— Exercise instructions —
Stop after the line containing "# Origin on": print each line exactly from the first line of the listing up to that point.

———

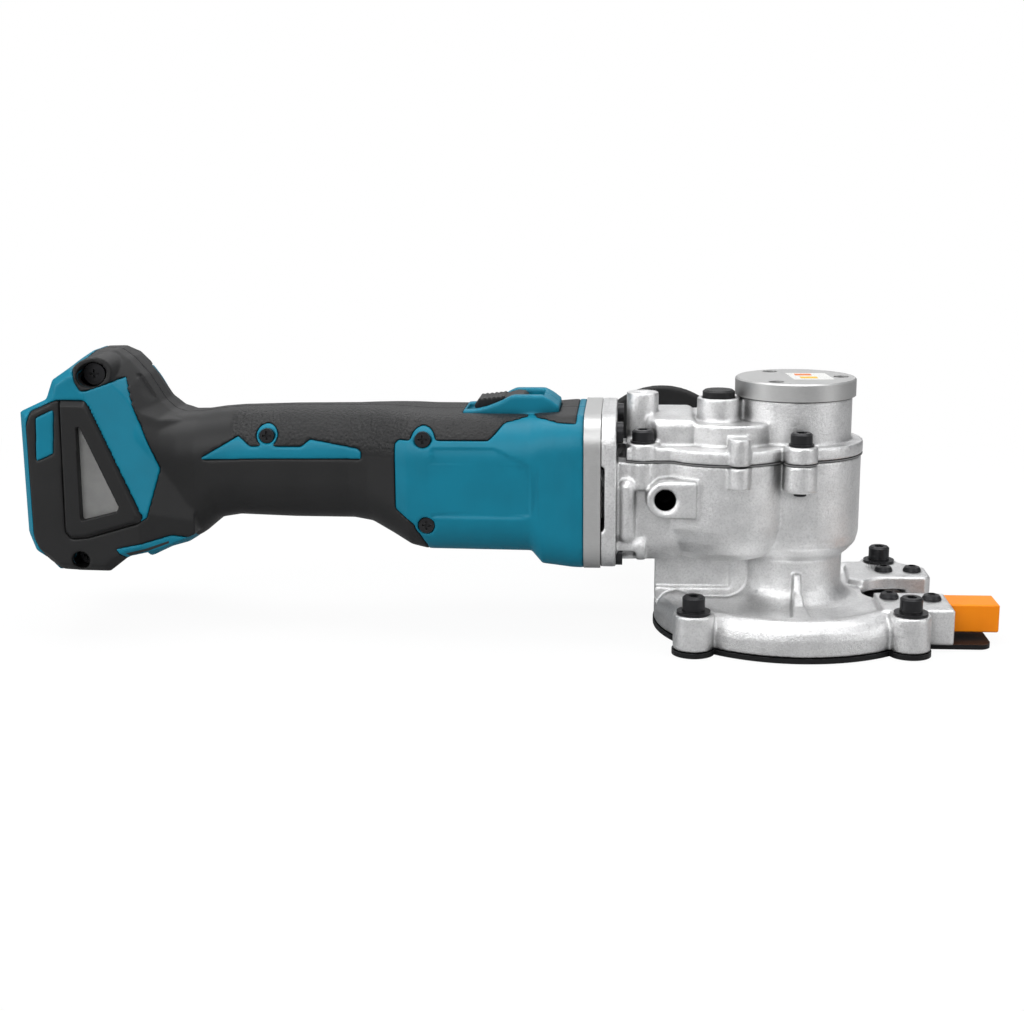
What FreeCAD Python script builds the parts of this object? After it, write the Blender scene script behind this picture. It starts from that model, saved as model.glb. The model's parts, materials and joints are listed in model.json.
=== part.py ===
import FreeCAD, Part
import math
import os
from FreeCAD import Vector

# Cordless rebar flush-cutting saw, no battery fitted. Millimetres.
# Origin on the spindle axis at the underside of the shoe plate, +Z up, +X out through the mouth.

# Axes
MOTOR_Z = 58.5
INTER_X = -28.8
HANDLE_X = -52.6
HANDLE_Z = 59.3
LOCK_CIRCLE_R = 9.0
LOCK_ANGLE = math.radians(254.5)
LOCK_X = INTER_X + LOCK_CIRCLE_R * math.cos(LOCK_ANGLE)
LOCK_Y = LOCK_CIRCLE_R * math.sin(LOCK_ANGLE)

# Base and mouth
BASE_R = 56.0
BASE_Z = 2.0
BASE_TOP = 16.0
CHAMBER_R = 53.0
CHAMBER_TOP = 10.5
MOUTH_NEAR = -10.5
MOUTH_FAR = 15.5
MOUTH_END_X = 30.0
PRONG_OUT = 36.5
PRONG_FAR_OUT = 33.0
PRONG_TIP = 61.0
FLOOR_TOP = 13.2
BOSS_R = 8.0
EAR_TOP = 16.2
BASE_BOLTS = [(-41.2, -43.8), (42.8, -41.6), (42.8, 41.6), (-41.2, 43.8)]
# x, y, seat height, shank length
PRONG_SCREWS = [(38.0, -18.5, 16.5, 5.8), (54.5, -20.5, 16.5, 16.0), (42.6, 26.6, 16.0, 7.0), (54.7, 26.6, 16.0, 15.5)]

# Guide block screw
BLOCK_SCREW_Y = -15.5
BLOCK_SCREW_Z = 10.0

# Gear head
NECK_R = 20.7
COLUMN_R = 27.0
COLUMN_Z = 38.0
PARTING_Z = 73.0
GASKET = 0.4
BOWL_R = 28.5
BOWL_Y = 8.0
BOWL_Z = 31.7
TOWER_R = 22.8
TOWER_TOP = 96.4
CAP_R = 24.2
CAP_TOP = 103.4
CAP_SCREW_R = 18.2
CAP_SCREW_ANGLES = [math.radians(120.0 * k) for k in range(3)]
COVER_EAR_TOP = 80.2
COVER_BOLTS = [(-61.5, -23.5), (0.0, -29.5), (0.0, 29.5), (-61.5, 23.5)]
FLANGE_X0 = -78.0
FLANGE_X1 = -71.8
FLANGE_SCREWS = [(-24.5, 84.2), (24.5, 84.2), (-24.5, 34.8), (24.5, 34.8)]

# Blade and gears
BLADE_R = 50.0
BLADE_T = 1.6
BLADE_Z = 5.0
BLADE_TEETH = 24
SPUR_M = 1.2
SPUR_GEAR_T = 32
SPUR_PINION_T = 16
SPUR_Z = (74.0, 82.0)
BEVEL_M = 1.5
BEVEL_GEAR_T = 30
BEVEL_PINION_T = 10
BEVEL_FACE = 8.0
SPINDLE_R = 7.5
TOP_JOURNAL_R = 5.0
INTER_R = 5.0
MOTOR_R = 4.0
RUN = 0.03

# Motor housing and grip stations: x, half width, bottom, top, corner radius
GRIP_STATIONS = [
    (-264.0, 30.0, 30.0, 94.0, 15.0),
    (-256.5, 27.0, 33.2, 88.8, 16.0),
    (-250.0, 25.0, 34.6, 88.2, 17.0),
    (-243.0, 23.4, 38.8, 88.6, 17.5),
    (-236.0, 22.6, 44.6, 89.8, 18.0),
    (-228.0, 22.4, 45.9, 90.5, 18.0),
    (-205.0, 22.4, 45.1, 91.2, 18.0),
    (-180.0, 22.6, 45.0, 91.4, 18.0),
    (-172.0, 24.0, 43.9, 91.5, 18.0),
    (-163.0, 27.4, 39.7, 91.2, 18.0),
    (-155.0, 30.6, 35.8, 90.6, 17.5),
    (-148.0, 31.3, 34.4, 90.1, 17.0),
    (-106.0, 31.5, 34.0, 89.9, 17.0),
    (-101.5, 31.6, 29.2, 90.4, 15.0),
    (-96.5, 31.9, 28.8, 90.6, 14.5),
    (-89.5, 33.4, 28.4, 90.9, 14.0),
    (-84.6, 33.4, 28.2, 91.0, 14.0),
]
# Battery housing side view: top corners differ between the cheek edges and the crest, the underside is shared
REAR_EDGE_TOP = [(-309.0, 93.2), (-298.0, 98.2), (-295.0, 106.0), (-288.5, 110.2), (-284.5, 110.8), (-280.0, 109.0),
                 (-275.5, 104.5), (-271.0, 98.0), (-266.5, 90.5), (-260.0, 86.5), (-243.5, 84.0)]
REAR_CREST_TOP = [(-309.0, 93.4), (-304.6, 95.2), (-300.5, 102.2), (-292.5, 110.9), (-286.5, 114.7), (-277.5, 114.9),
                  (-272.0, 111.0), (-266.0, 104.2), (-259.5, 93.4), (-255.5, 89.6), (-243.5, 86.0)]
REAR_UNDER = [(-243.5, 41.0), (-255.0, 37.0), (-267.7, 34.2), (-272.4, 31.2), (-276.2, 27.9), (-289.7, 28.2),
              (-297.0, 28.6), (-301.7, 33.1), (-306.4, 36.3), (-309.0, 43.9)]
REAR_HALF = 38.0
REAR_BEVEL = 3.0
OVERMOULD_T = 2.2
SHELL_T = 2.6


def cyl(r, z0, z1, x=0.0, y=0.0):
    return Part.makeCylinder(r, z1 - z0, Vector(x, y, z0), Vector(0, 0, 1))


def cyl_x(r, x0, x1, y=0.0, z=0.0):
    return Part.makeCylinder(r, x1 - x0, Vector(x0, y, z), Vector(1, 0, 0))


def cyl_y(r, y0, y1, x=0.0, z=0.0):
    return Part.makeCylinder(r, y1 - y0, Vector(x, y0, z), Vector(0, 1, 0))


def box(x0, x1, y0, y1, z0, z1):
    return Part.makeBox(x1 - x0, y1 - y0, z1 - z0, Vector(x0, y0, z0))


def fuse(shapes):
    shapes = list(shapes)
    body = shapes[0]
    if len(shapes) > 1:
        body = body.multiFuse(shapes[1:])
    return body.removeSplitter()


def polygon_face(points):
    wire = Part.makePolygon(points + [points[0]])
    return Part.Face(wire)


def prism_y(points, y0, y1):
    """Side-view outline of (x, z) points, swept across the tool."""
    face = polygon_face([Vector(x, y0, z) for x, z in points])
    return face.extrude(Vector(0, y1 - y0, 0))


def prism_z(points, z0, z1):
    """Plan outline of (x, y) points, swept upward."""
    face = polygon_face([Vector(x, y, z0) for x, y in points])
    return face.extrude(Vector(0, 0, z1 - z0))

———

— Complete output —
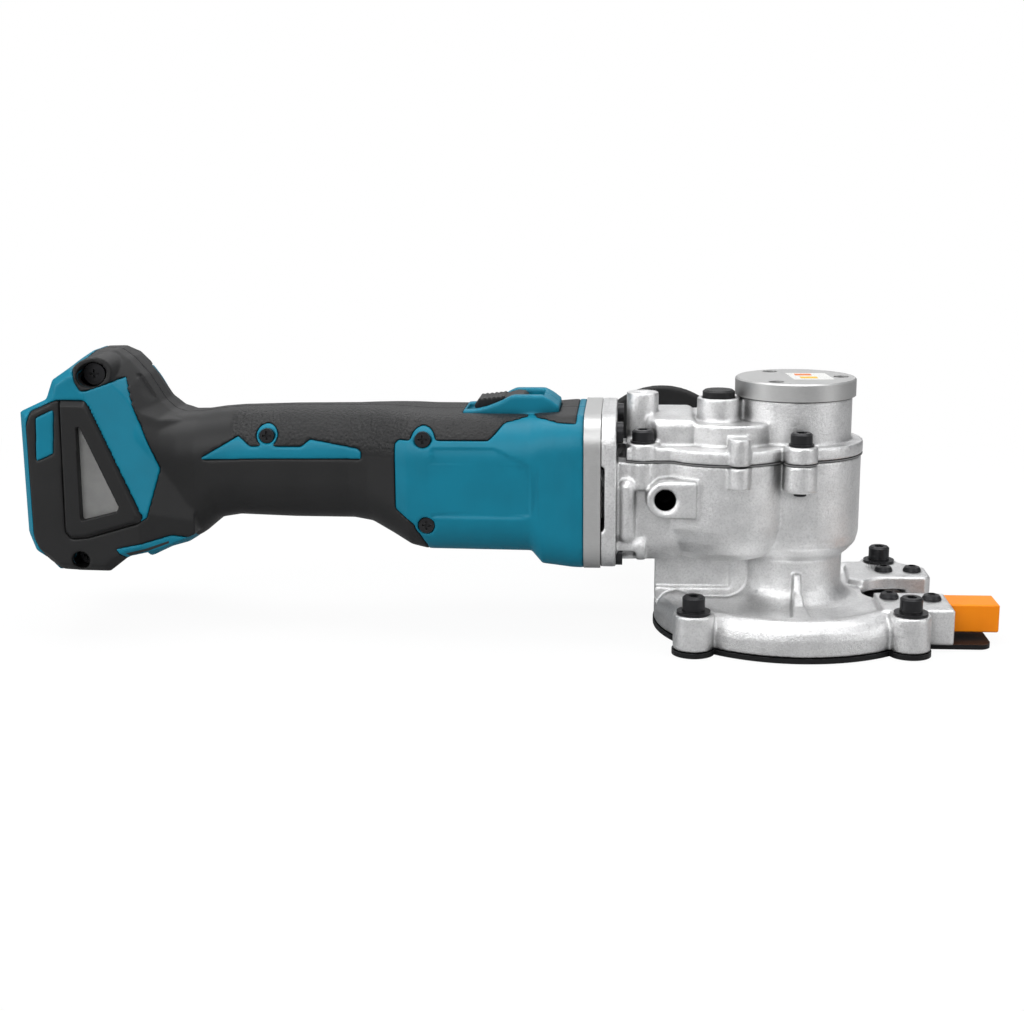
What FreeCAD Python script builds the parts of this object? After it, write the Blender scene script behind this picture. It starts from that model, saved as model.glb. The model's parts, materials and joints are listed in model.json.
=== part.py ===
import FreeCAD, Part
import math
import os
from FreeCAD import Vector

# Cordless rebar flush-cutting saw, no battery fitted. Millimetres.
# Origin on the spindle axis at the underside of the shoe plate, +Z up, +X out through the mouth.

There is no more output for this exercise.